-- SUPPLIED DATA --

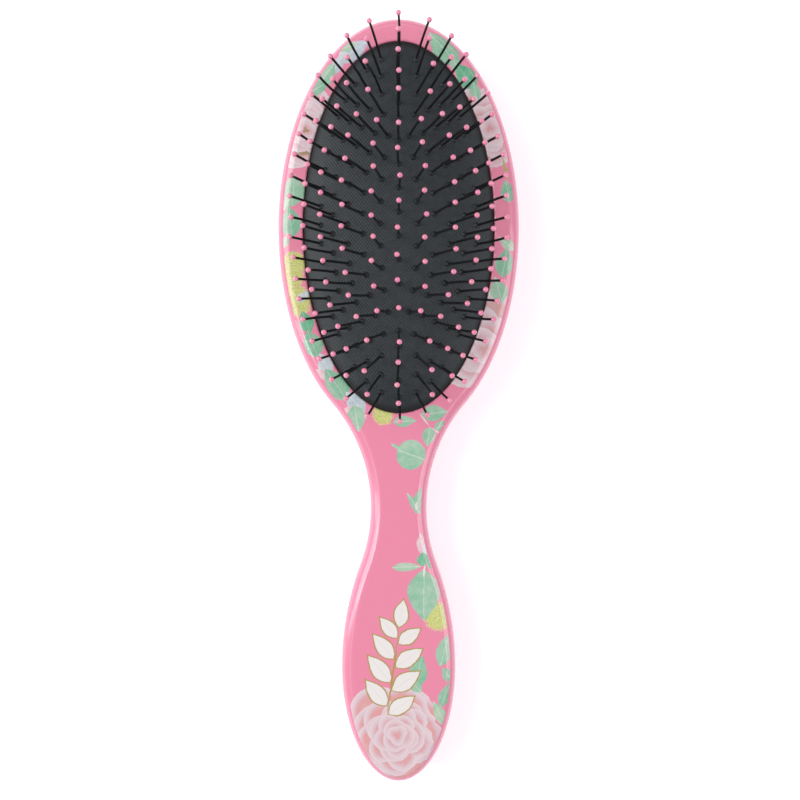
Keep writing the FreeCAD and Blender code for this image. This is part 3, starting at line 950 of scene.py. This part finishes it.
def makeBristles(facts):
    shaft, collar, ball = templates(facts)
    rubber, nylon, pink = collarMaterial(), nylonMaterial(), tipMaterial()
    dice = random.Random(facts["seed"])
    made = 0
    for node in sorted(name for name in nodes if name.endswith("_bristles")):
        base = node[:-len("_bristles")]
        body = nodes[node]["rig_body"]
        shafts, collars, balls = [], [], []
        for foot, end in readShafts(node):
            way = (end - foot).normalized()
            root = end - way * facts["length"]
            fromTired = (root.to_2d() - Vector(facts["tiredAround"])).length
            tired = max(0, 1 - fromTired / facts["tiredReach"])
            bow = anySide(dice) * (facts["bow"] + tired * facts["tiredBow"])
            sway = anySide(dice) * facts["unevenTip"] + bow * 0.4
            turn = way.to_track_quat("Z", "Y").to_matrix().to_4x4()
            twin = copyOf(shaft, turn)
            for vert in twin.data.vertices:
                share = max(0, vert.co.dot(way) / facts["length"])
                vert.co += root + sway * share ** 1.5 + bow * (share * (1 - share) * 2.2)
            shafts.append(twin)
            collars.append(copyOf(collar, Matrix.Translation(root) @ collarTurn(root)))
            balls.append(copyOf(ball, Matrix.Translation(end + sway) @ turn))
            made += 1
        for group, name, material, replaced, slot in (
            (shafts, base + "_shafts", nylon, node, "bristle_nylon"),
            (balls, base + "_balls", pink, base + "_tips", "tip_plastic"),
            (collars, base + "_collars", rubber, None, "cushion_rubber"),
        ):
            piece = joined(group, name)
            piece.data.name = name
            wear(piece, material)
            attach(piece, body)
            if replaced:
                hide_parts(replaced)
    for template in (shaft, collar, ball):
        bpy.data.objects.remove(template)
    print("bristles:", made)


def collarTurn(root):
    # square to the dome under a root
    middle, halfSizes = domeShape(cushion)
    normal = Vector([away / half ** 2 for away, half in zip(root - middle, halfSizes)])
    return normal.to_track_quat("Z", "Y").to_matrix().to_4x4()


# build

floor = makeStage(stage)
wear(floor, floorMaterial())
print("stage set")

leafShape = leafStamp()
wear(nodes["front_shell"], shellMaterial("printedFront", leafShape, artwork, False))
wear(nodes["back_shell"], shellMaterial("printedBack", leafShape, backArtwork(), True))
for name in ("cushion_ring", "cushion_tray"):
    wear(nodes[name], innerMaterial())
print("shells printed")

pad = makeCushion(cushion)
wear(pad, cushionMaterial())
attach(pad, nodes["cushion_pad"]["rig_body"])
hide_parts("cushion_pad")
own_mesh(pad)
print("cushion moulded")

makeBristles(bristle)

-- STATED GOAL --
Take the data above and return it exactly.

-- WRITTEN SOLUTION --
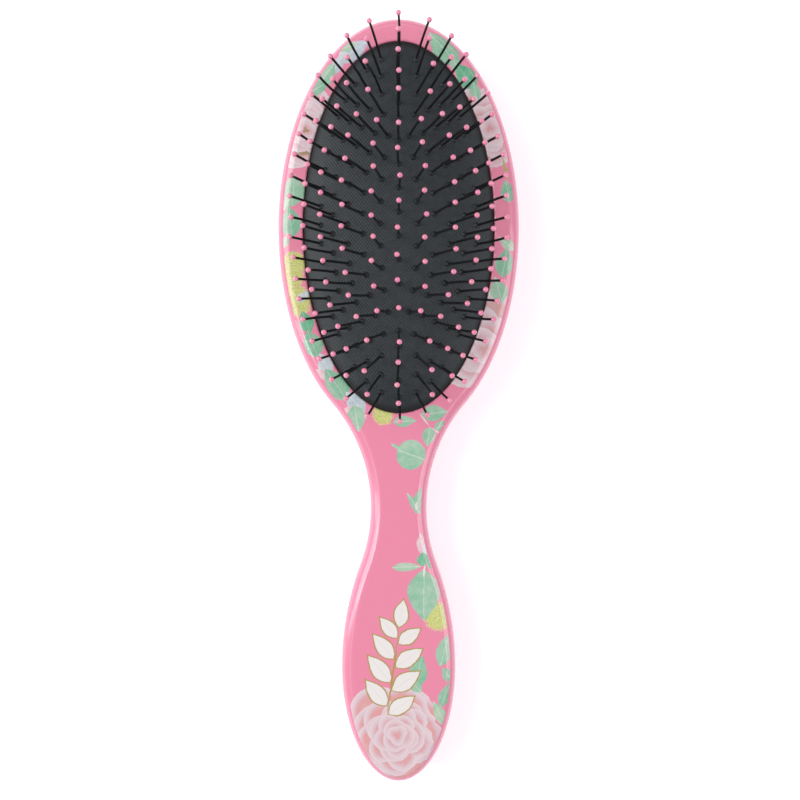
Keep writing the FreeCAD and Blender code for this image. This is part 3, starting at line 950 of scene.py. This part finishes it.
def makeBristles(facts):
    shaft, collar, ball = templates(facts)
    rubber, nylon, pink = collarMaterial(), nylonMaterial(), tipMaterial()
    dice = random.Random(facts["seed"])
    made = 0
    for node in sorted(name for name in nodes if name.endswith("_bristles")):
        base = node[:-len("_bristles")]
        body = nodes[node]["rig_body"]
        shafts, collars, balls = [], [], []
        for foot, end in readShafts(node):
            way = (end - foot).normalized()
            root = end - way * facts["length"]
            fromTired = (root.to_2d() - Vector(facts["tiredAround"])).length
            tired = max(0, 1 - fromTired / facts["tiredReach"])
            bow = anySide(dice) * (facts["bow"] + tired * facts["tiredBow"])
            sway = anySide(dice) * facts["unevenTip"] + bow * 0.4
            turn = way.to_track_quat("Z", "Y").to_matrix().to_4x4()
            twin = copyOf(shaft, turn)
            for vert in twin.data.vertices:
                share = max(0, vert.co.dot(way) / facts["length"])
                vert.co += root + sway * share ** 1.5 + bow * (share * (1 - share) * 2.2)
            shafts.append(twin)
            collars.append(copyOf(collar, Matrix.Translation(root) @ collarTurn(root)))
            balls.append(copyOf(ball, Matrix.Translation(end + sway) @ turn))
            made += 1
        for group, name, material, replaced, slot in (
            (shafts, base + "_shafts", nylon, node, "bristle_nylon"),
            (balls, base + "_balls", pink, base + "_tips", "tip_plastic"),
            (collars, base + "_collars", rubber, None, "cushion_rubber"),
        ):
            piece = joined(group, name)
            piece.data.name = name
            wear(piece, material)
            attach(piece, body)
            if replaced:
                hide_parts(replaced)
    for template in (shaft, collar, ball):
        bpy.data.objects.remove(template)
    print("bristles:", made)


def collarTurn(root):
    # square to the dome under a root
    middle, halfSizes = domeShape(cushion)
    normal = Vector([away / half ** 2 for away, half in zip(root - middle, halfSizes)])
    return normal.to_track_quat("Z", "Y").to_matrix().to_4x4()


# build

floor = makeStage(stage)
wear(floor, floorMaterial())
print("stage set")

leafShape = leafStamp()
wear(nodes["front_shell"], shellMaterial("printedFront", leafShape, artwork, False))
wear(nodes["back_shell"], shellMaterial("printedBack", leafShape, backArtwork(), True))
for name in ("cushion_ring", "cushion_tray"):
    wear(nodes[name], innerMaterial())
print("shells printed")

pad = makeCushion(cushion)
wear(pad, cushionMaterial())
attach(pad, nodes["cushion_pad"]["rig_body"])
hide_parts("cushion_pad")
own_mesh(pad)
print("cushion moulded")

makeBristles(bristle)